If this is an integration into another service, you might be better off using the Linfo JSON output and creating our own skin? It would give you a great deal more flexibility.

We can use internal css and js remove extra request.

Coming from a web development background, I see why you would make this suggestion. It is a very common SEO optimization for websites. But I don't feel like this applies in our use case.

Inline images and CSS improve first-load performance, but hurt subsequent loads. I'm willing to bet most Linfo page views are in the "subsequent" bucket.

For images i recommend to merge images into one file and convert it to base64 to use in css.

All of image in icons folder is about 27.8kb and combine them and after compressing is maybe less than 10kb.
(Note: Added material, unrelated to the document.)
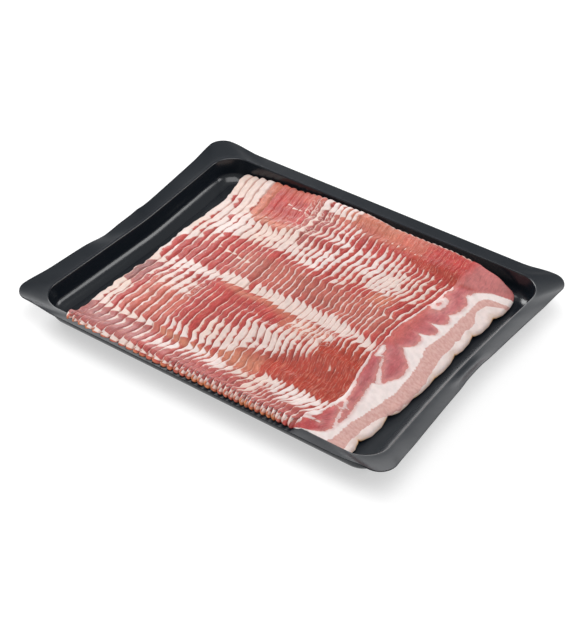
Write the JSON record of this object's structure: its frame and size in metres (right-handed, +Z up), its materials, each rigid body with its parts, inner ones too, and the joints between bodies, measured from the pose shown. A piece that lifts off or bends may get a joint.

Sprite sheets would not be an optimization. Vanilla Linfo generally shows three images. If we do the math, adding a generous 1460 bytes http request overhead:

  • logo.png - 1646 bytes (+1460 bytes http req overhead)
  • os_linux.gif - 586 bytes (+1460 bytes http req overhead)
  • distro_debian.gif - 638 bytes (+1460 bytes http req overhead)
    = 7250 bytes (7.3 kb)

7.3 kb is still less than the proposed 10 kb sprite sheet. That means that page load time would be slower with a sprite sheet, presumably defeating the purpose.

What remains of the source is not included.